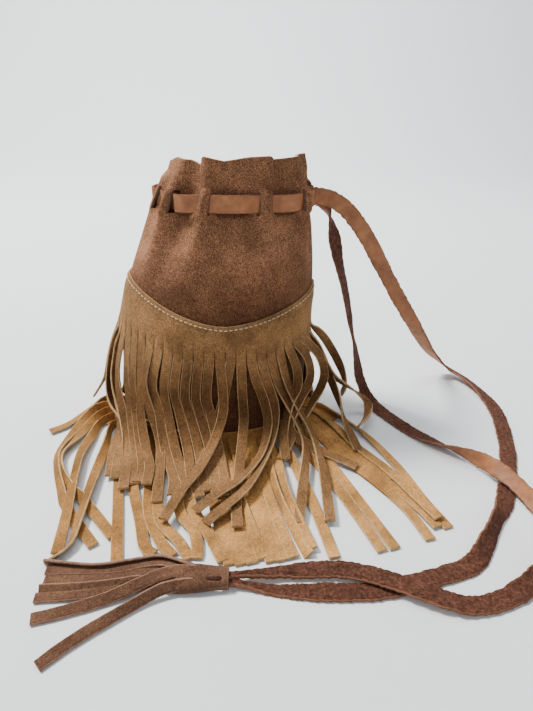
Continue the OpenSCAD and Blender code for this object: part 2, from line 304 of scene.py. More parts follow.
BASE_RX, BASE_RY, POUCH_H, LEAN = 71, 56, 205, 18
MID_X = [(0, 0), (85, 1), (120, 7), (150, 13), (178, LEAN), (POUCH_H, LEAN + 4)]
HALF_X = [(0, BASE_RX), (85, BASE_RX + 4), (120, BASE_RX - 1), (150, 63), (178, 57), (POUCH_H, 46)]
HALF_Y = [(0, BASE_RY), (85, BASE_RY - 1), (120, 49), (150, 42), (178, 36), (POUCH_H, 33)]


def eased(z, table):
    xs, ys = zip(*table)
    near = [z + d for d in (-18, -9, 0, 9, 18)]
    return float(np.dot(np.interp(near, xs, ys), (0.1, 0.25, 0.3, 0.25, 0.1)))


def wall(a, z, out=0.0):
    """A point of the pouch's outer face at angle a in degrees and height z."""
    c, s = math.cos(math.radians(a)), math.sin(math.radians(a))
    return np.array([eased(z, MID_X) + (eased(z, HALF_X) + out) * c, (eased(z, HALF_Y) + out) * s, z])


def wall_normal(a, z):
    u = wall(a + 0.5, z) - wall(a - 0.5, z)
    v = wall(a, z + 1) - wall(a, z - 1)
    n = np.cross(u, v)
    return n / np.linalg.norm(n)


def bell(x, middle, width):
    return math.exp(-((x - middle) / width) ** 2)


def turn(a, c):
    """Signed angle from c to a, between -180 and 180 degrees."""
    return (a - c + 180) % 360 - 180


def smoothstep(x, lo, hi):
    """Eases from 0 at lo to 1 at hi. lo may be the larger."""
    t = min(1.0, max(0.0, (x - lo) / (hi - lo)))
    return t * t * (3 - 2 * t)


# ---------------------------------------------------------------- mesh helpers


def make_object(name, points, faces, materials, kinds=None, sharp=35):
    """A smooth mesh object from points in mm. kinds gives each face's material number, and
    edges that turn more than sharp degrees stay sharp."""
    mesh = bpy.data.meshes.new(name)
    mesh.from_pydata([tuple(float(c) * MM for c in p) for p in points], [], faces)
    for material in materials:
        mesh.materials.append(material)
    if kinds is not None:
        mesh.polygons.foreach_set("material_index", kinds)
    mesh.polygons.foreach_set("use_smooth", [True] * len(faces))
    mesh.validate()
    mesh.update()
    mesh.set_sharp_from_angle(angle=math.radians(sharp))
    return new_object(name, mesh)


def sheet_faces(cols, rows, here, edge_cell=None):
    """Faces and kinds of a two-layer sheet of cols x rows points a layer. here says which
    cells are leather. Kind 0 is its surface, and 1 a cut edge or an edge_cell, which takes the
    second material: a pale cut edge, or round the body's slits their dark painted shade."""
    under = cols * rows
    faces, kinds = [], []

    def vid(i, j):
        return i * rows + j

    def held(i, j):
        return 0 <= i < cols - 1 and 0 <= j < rows - 1 and here(i, j)

    def put(face, kind):
        faces.append(face)
        kinds.append(kind)

    for i in range(cols - 1):
        for j in range(rows - 1):
            if not held(i, j):
                continue
            # the second material: a pale cut edge, or round the body's slits their painted shade
            pale = 1 if edge_cell and edge_cell(i, j) else 0
            a, b, c, d = vid(i, j), vid(i + 1, j), vid(i + 1, j + 1), vid(i, j + 1)
            put((a, b, c, d), pale)
            put((under + a, under + d, under + c, under + b), pale)
            # a wall where the cell beside this one is not leather
            for di, dj, p, q in ((-1, 0, a, d), (1, 0, c, b), (0, -1, b, a), (0, 1, d, c)):
                if not held(i + di, j + dj):
                    put((p, q, under + q, under + p), 1)
    return faces, kinds


def drop_loose(points, faces):
    """Leaves out points that no face uses."""
    used = sorted({k for f in faces for k in f})
    new = {k: i for i, k in enumerate(used)}
    return [points[k] for k in used], [tuple(new[k] for k in f) for f in faces]


def tube_faces(first, rings, count):
    """Faces of a tube with closed ends, of rings of count points that are numbered from first."""
    faces = []
    for i in range(rings - 1):
        a = first + i * count
        b = a + count
        for k in range(count):
            k2 = (k + 1) % count
            faces.append((a + k, a + k2, b + k2, b + k))
    faces.append(tuple(first + k for k in reversed(range(count))))
    faces.append(tuple(first + (rings - 1) * count + k for k in range(count)))
    return faces


def run_along(line):
    """How far it is along the line to each of its points."""
    return np.concatenate([[0], np.cumsum(np.linalg.norm(np.diff(line, axis=0), axis=1))])


def directions(line):
    along = np.gradient(line, axis=0)
    return along / np.linalg.norm(along, axis=1)[:, None]


def across(direction):
    """The level direction to the side of a line, and the one square to both."""
    side = np.cross(direction, (0, 0, 1))
    side /= np.linalg.norm(side)
    return side, np.cross(side, direction)


def stand_in(piece, body, node):
    """The piece moves with body and stands for the CAD's node."""
    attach(piece, body)
    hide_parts(node)


# ---------------------------------------------------------------- drawstring ends

STRAP_W, STRAP_T = 12.0, 1.8
# Where the two ends leave the neck, in metres.
EXIT_X, EXIT_Y, EXIT_Z = 0.0745, 0.002, 0.1785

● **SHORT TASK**
Wherever "this" shows up in a line, copy that line.

● **EXPECTED OUTPUT**
Continue the OpenSCAD and Blender code for this object: part 2, from line 304 of scene.py. More parts follow.
            # a wall where the cell beside this one is not leather